Answer: Gray Code for the 4-cube:

$G_4 = \begin{pmatrix} 0000\\ 0001\\ 0011\\ 0010\\ 0110\\ 0111\\ 0101\\ 0100\\ 1100\\ 1101\\ 1111\\ 1110\\ 1010\\ 1011\\ 1001\\ 1000 \end{pmatrix}$
Answer: Any bridge between two landmasses will be sufficient. To get an Eulerian circuit, you must add a second bridge that connects the two landmasses that were not connected by the first bridge.

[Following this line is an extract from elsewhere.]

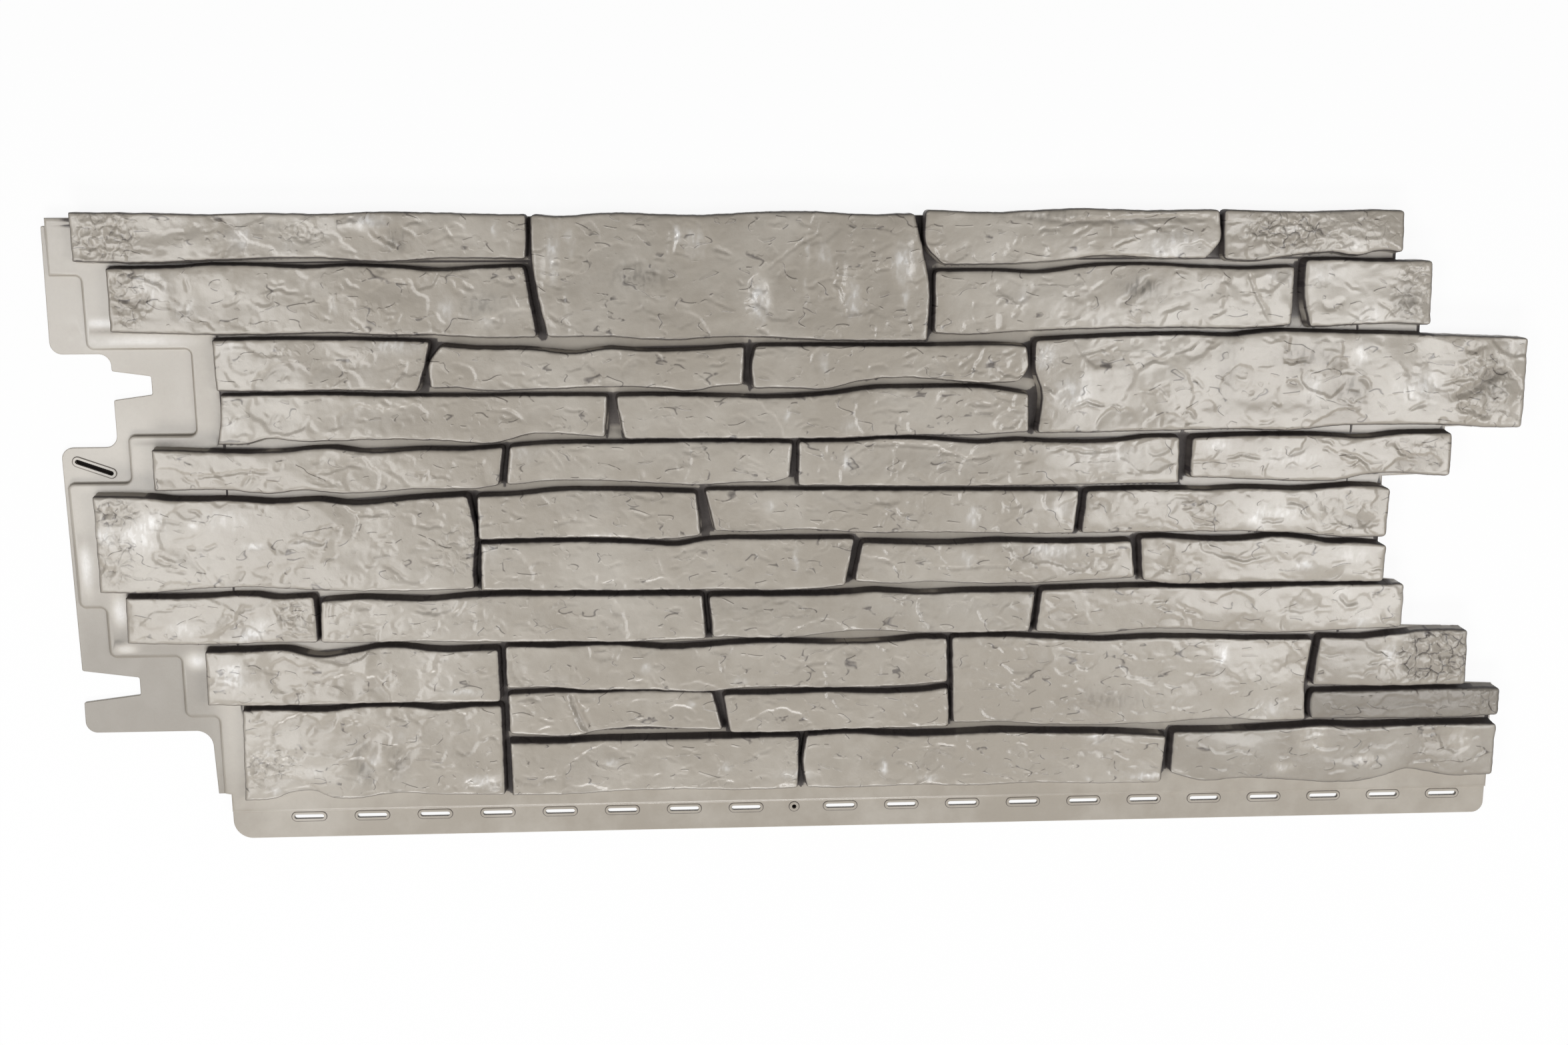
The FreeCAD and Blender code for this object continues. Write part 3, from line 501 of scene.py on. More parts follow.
class SlateRelief:
    """The cleft, knapped face of the stones, as a height in millimetres over the drawing plane.

    The methods take x, the places along the panel, and y, those across it, in drawing millimetres.
    """

    cleft_weight: float = 0.26
    knapped_weight: float = 0.32
    flake_weight: float = 0.9
    rough_weight: float = 0.62
    crack_room: float = 12.0

    def __init__(self, seed: int = 41) -> None:
        """Draws the noise fields.

        Args:
            seed: the number that fixes the whole relief.
        """
        self.broad = GradientNoise(seed)
        self.warp = GradientNoise(seed + 1)
        self.layer = GradientNoise(seed + 2)
        self.mask = GradientNoise(seed + 3)
        self.fine = GradientNoise(seed + 4)
        self.cells = CellNoise(seed + 5)
        self.crest = GradientNoise(seed + 6)
        self.flakes = [FlakeField(layer) for layer in FLAKES]

    def broad_form(self, x: Array, y: Array) -> Array:
        """Slow waves, longer along the panel than across it, and the listed ovals."""
        height = 0.85 * self.broad.layered(x / 70.0, y / 42.0, 2)
        for oval in SWELLS:
            height = height + oval.rise * oval.share(x, y, oval.turn)
        return height

    def warped(self, x: Array, y: Array, reach: float, size: float) -> tuple[Array, Array]:
        """The plane pushed about by noise, so that what is drawn on it runs unevenly."""
        push_x = self.warp.layered(x / size, y / size, 2)
        push_y = self.warp.layered(x / size + 51.7, y / size + 23.9, 2)
        return x + reach * push_x, y + reach * push_y

    def cleft(self, x: Array, y: Array) -> Array:
        """Thin layers that break off at their edges: a warped noise in stairs, each stair steep at its edge."""
        bent_x, bent_y = self.warped(x, y, 9.0, 26.0)
        field_value = 3.1 * self.layer.layered(bent_x / 62.0, bent_y / 24.0, 3, 0.55)
        stair = np.floor(field_value)
        part = field_value - stair
        steps = stair + smooth_step(0.36, 0.64, part)
        share = smooth_step(-0.15, 0.45, self.mask.at(x / 44.0, y / 26.0))
        return 0.34 * (share * steps + (0.35 - 0.35 * share) * field_value) - 0.1

    def knapped(self, x: Array, y: Array) -> Array:
        """Shallow scoops that meet in low crests: the squared distance to warped cell centres."""
        bent_x, bent_y = self.warped(x + 200.0, y, 6.0, 18.0)
        nearest, second = self.cells.at(bent_x / 25.0, bent_y / 14.0)
        share = smooth_step(-0.25, 0.4, self.mask.at(x / 60.0 + 40.0, y / 34.0))
        crest = nearest**2 - 0.35 * np.exp(-((second - nearest) / 0.12) ** 2)
        return 0.62 * share * (crest - 0.3)

    def rough_share(self, x: Array, y: Array) -> Array:
        """How much each place lies in a rough oval, from 0 to 1."""
        share = np.zeros_like(x)
        for patch in ROUGH:
            here = smooth_step(0.10, 0.5, patch.share(x, y))
            share = np.maximum(share, self.rough_weight * patch.strength * here)
        return np.clip(share, 0.0, 1.0)

    def sheen(self, x: Array, y: Array) -> Array:
        """How much lighter or darker each place is painted: painted highlights, and painted shade where a
        strength is negative, as bells over the listed ovals, broken into upright streaks by a drawn-out noise."""
        bent_x, bent_y = self.warped(x, y, 1.6, 8.0)
        streaks = smooth_step(-0.15, 0.45, self.fine.layered(bent_x / 3.4 + 70.0, bent_y / 9.0, 2))
        light = np.zeros_like(x)
        for spot in PAINTED_LIGHTS:
            light = light + spot.strength * spot.share(bent_x, bent_y, spot.turn)
        return np.clip(light, -0.6, 1.1) * (0.40 + 0.60 * streaks)

    def crumpled(self, x: Array, y: Array) -> Array:
        """Hollows that meet in sharp crests, only inside the rough ovals: one less the size of a warped noise,
        in two sizes, so that a crest runs wherever a noise passes through nothing."""
        height = np.zeros_like(x)
        bent_x, bent_y = self.warped(x, y, 3.2, 9.0)
        for patch in ROUGH:
            share = patch.share(x, y)
            where = share > 0.08
            if not where.any():
                continue
            inner_x, inner_y = bent_x[where] / patch.cell, bent_y[where] / patch.cell
            large = 1.0 - 3.0 * np.abs(self.crest.at(0.62 * inner_x, 0.8 * inner_y))
            small = 1.0 - 3.0 * np.abs(self.crest.at(1.5 * inner_x + 31.0, 1.8 * inner_y))
            strength = smooth_step(0.12, 0.55, share[where]) * patch.strength
            height[where] += strength * (0.55 * large + 0.20 * small * np.clip(large, 0.2, 1.0) - 0.4)
        return height

    def cracks(self, x: Array, y: Array, marks: Sequence[Crack]) -> Array:
        """Each mark is a groove with a bell profile, a lip beside it and a step across it, and it thins out
        at both ends."""
        height = np.zeros_like(x)
        bent_x, bent_y = self.warped(x, y, 0.9, 6.0)
        for mark in marks:
            line = np.array(mark.points, float)
            low, high = line.min(0) - self.crack_room, line.max(0) + self.crack_room
            where = (x > low[0]) & (x < high[0]) & (y > low[1]) & (y < high[1])
            if not where.any():
                continue
            ways, side, along = nearest_on_line(line, np.stack([bent_x[where], bent_y[where]], -1))
            away = np.hypot(*ways.T)
            signed = side * away
            run = run_length(line)
            end_room = np.minimum(along, run - along)
            at_end = np.maximum(end_room, 0.0) < 0.01
            fade = smooth_step(-0.5, 0.22 * run, end_room) * np.exp(-(at_end * away / 4.0))
            groove = -mark.depth * np.exp(-((signed / mark.width) ** 2))
            lip = mark.lip * np.exp(-(((signed + 2.0 * mark.width) / (1.5 * mark.width)) ** 2))
            ledge = 0.5 * mark.step * np.tanh(signed / mark.width) * np.exp(-((signed / 11.0) ** 2))
            height[where] += fade * (groove + lip + ledge)
        return height

    def flaked(self, x: Array, y: Array) -> Array:
        """The flakes of all sizes, with their outlines pushed about a little."""
        bent_x, bent_y = self.warped(x, y, 2.6, 13.0)
        height = np.zeros_like(x)
        for number, flakes in enumerate(self.flakes):
            mask = self.mask.at(x / 52.0 + 11.0 * number, y / 30.0)
            height = height + (smooth_step(-0.5, 0.25, mask) if number else 1.0) * flakes.at(bent_x, bent_y)
        return height

    def fine_form(self, x: Array, y: Array, marks: Sequence[Crack]) -> Array:
        """Everything finer than the broad form, with the clefts that are given, summed."""
        small = 0.05 * self.fine.layered(x / 9.0, y / 6.5, 2)
        total = self.cleft_weight * self.cleft(x, y) + self.knapped_weight * self.knapped(x, y) + small
        total = total + self.flake_weight * self.flaked(x, y) + 0.25
        return total + self.crumpled(x, y) + self.cracks(x, y, marks)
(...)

Answer: Let G = (V, E ) be a directed graph. G has an Eulerian circuit if and only if G is connected and indeg(v) = outdeg(v) for all v ∈ V. There exists an Eulerian path from v₁ to v₂ if and only if G is connected, indeg(v₁) = outdeg(v₁) − 1, indeg(v₂) = outdeg(v₂) + 1, and for all other vertices in V the indegree and outdegree are equal.
Hint: Prove by induction on the number of edges.
Answer: A round-robin tournament graph is rarely Eulerian. It will be Eulerian if it has an odd number of vertices and each vertex (team) wins exactly as many times as it loses. Every round-robin tournament graph has a Hamiltonian path. This can be proven by induction on the number of vertices.